Gurinder Chadha is now in negotiation with Hollywood to direct I Dream of Jeannie, a prequel to the old tv series, but whether she works within the system or continues her independent efforts, she is likely to retain her emphatic embrace of feminine freedom and cross-cultural understanding, in a joyful celebration of difference and sameness. She aims to entertain as well as to inform and provoke, admitting her films are not “all big anti-racist statements, they’re just about humanizing people who are different and showing you people in a different light and showing you people you thought were different to you but actually very similar.”

Look at Me (Comme une image)

Agnes Jaoui and Jean-Pierre Bacri are a wonderful filmmaking team -- they both write and act, she directs -- and apparently divorce has not hindered their collaboration.

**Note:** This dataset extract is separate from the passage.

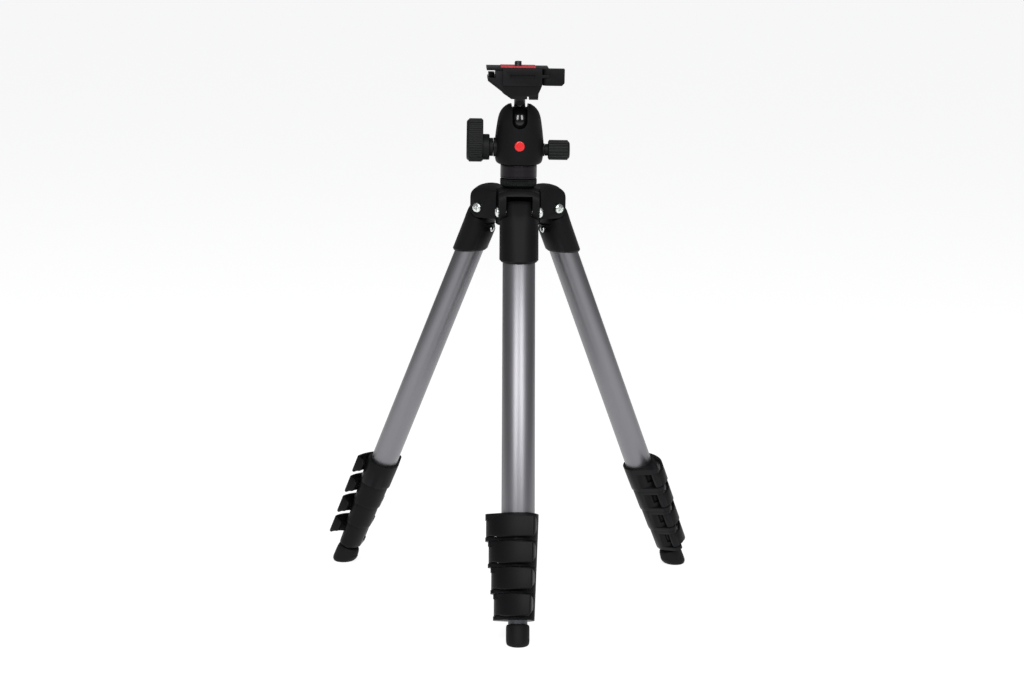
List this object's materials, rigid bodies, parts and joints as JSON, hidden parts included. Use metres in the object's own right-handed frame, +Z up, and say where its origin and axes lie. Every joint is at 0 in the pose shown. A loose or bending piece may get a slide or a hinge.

I loved their previous Taste of Others, and might have loved this one if I were more knowledgeable musically, since singing is at the center of the story, and there are no subtitles to translate music. From reviews I know it was Monteverdi, Haydn, and Schubert, but while it was certainly pleasing to my ear, there was a whole level of nuance that I was deaf to. At the center of the story is a 20-year-old singer, a fat girl with a disheveled emotional life, and her voice teacher, played by Jaoui herself. The girl’s father is Bacri, a monstrously self-involved writer and publisher, and the teacher’s husband is a writer whose sudden success brings him into the orbit of the crotchety Sun King. Many subsidiary characters are woven into the fabric of the story, but the pattern comes from the father-daughter push-and-pull, and whether she can achieve the velocity to escape his orbit. The Parisian literary milieu may be wearisome in a way, even when skillfully skewered, but the music, culminating in a performance in an ancient country church, offers an anodyne. Everyone is seeking attention, but few are capable of giving it. In art, however, it can be paid and repaid. If you’re a fan of Eric Rohmer’s talky but seductive comedies and tales, you should keep your eye on Jaoui and Bacri. (2004, dvd, n.) *7* (MC-79, RT-88.)


The Motorcycle Diaries

I never wore a Che t-shirt, never really had any particular opinion about him, and that sure hasn’t changed after seeing this movie. Walter Salles offers a pretty-enough travelogue of South America, and Gael Garcia Bernal presents a more-than-pretty-enough portrait of the revolutionist as a young doctor. In the early Fifties, Ernesto Guevara teams up with a slightly older, somewhat earthier biochemist friend, and they set off on an ancient and unreliable motorcycle for a ten thousand kilometer circuit of the continent that surrounds their native Argentina, to grasp the land and maybe some ladies along the way. After traversing Chile and Peru, they finally reach -- on foot -- a leper colony on the Amazon, where Che’s social conscience really kicks in. To me this film is hardly more than a fistful of picture postcards, with an unrevealing message on the back of each. Garcia Bernal is always pleasing to watch, but if you want to take a roadtrip with him, see Y Tu Mama Tambien instead. (2004, dvd, n.) *6* (MC-75, RT-83.)